> Given exercise
Locate, in the data below, the line that contains "display(pane, seal, black, glass, seal)" and the line that contains "zip(*points))), Vector(map(max, zip(*points)))"; reproduce exactly those two lines and every line between them, nothing more.

> Records to use
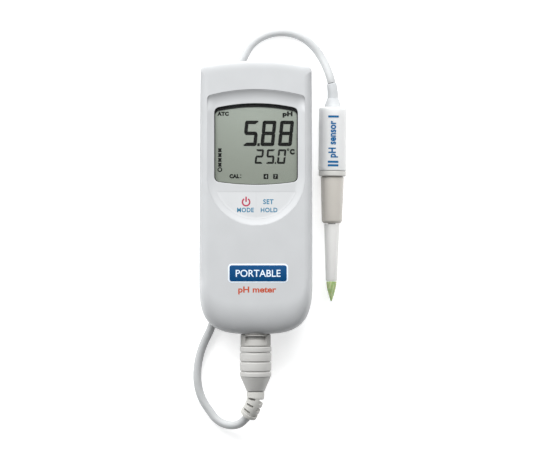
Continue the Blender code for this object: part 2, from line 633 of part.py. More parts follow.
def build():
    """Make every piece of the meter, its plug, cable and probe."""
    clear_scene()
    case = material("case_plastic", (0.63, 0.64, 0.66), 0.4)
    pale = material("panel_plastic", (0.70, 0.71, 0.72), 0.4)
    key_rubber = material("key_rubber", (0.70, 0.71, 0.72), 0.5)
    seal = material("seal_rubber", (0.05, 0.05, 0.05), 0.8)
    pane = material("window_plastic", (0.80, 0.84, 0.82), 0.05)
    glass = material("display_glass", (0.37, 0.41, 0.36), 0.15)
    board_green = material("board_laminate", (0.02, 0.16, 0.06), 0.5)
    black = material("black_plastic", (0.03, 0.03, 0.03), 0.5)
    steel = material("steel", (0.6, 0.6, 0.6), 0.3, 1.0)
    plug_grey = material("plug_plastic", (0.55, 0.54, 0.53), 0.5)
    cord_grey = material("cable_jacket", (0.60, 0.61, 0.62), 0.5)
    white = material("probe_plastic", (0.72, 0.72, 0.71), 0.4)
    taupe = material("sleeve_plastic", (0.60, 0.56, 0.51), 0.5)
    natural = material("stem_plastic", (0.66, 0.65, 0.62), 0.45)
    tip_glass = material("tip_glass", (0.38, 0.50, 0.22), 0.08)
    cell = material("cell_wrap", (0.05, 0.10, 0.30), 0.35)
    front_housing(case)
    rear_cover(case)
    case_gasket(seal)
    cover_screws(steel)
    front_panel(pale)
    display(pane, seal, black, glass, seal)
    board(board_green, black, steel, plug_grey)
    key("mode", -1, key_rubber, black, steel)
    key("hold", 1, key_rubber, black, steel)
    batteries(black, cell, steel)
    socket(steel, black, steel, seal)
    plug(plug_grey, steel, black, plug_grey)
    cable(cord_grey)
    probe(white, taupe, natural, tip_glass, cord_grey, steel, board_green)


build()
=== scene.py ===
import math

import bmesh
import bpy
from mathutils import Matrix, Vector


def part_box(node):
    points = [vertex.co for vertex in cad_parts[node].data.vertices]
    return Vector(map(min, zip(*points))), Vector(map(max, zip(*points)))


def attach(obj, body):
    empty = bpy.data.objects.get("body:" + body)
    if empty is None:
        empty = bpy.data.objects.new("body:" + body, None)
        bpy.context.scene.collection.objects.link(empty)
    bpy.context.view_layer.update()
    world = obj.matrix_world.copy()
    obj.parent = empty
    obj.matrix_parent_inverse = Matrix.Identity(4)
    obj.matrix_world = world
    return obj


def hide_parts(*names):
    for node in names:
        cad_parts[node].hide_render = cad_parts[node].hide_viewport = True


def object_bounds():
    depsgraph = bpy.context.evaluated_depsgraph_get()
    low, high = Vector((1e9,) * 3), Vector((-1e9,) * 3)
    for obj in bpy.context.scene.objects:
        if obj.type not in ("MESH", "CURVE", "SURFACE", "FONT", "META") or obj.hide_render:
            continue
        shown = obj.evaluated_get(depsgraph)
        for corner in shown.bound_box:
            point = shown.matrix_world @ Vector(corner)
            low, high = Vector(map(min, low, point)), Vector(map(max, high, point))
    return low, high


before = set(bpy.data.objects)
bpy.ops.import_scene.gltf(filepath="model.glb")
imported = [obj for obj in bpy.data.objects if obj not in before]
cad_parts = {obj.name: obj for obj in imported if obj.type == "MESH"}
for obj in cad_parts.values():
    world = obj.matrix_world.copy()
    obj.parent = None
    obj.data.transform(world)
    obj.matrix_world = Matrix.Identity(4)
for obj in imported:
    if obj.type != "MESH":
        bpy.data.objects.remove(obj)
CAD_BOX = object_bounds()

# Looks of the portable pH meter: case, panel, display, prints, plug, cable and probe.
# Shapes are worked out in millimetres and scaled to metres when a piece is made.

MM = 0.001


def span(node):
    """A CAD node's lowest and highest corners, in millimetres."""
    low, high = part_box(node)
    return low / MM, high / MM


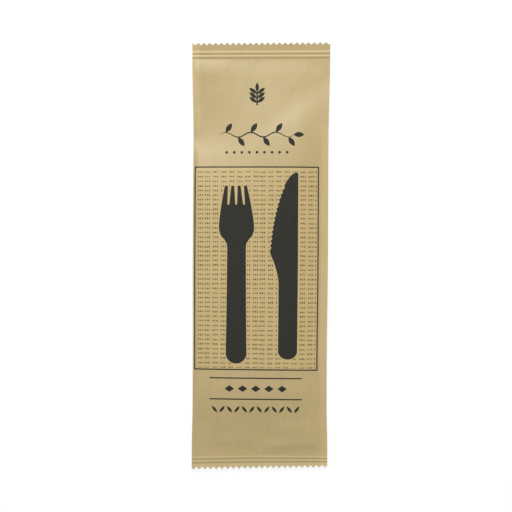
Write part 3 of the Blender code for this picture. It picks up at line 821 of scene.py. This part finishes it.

> Output below
    display(pane, seal, black, glass, seal)
    board(board_green, black, steel, plug_grey)
    key("mode", -1, key_rubber, black, steel)
    key("hold", 1, key_rubber, black, steel)
    batteries(black, cell, steel)
    socket(steel, black, steel, seal)
    plug(plug_grey, steel, black, plug_grey)
    cable(cord_grey)
    probe(white, taupe, natural, tip_glass, cord_grey, steel, board_green)


build()
=== scene.py ===
import math

import bmesh
import bpy
from mathutils import Matrix, Vector


def part_box(node):
    points = [vertex.co for vertex in cad_parts[node].data.vertices]
    return Vector(map(min, zip(*points))), Vector(map(max, zip(*points)))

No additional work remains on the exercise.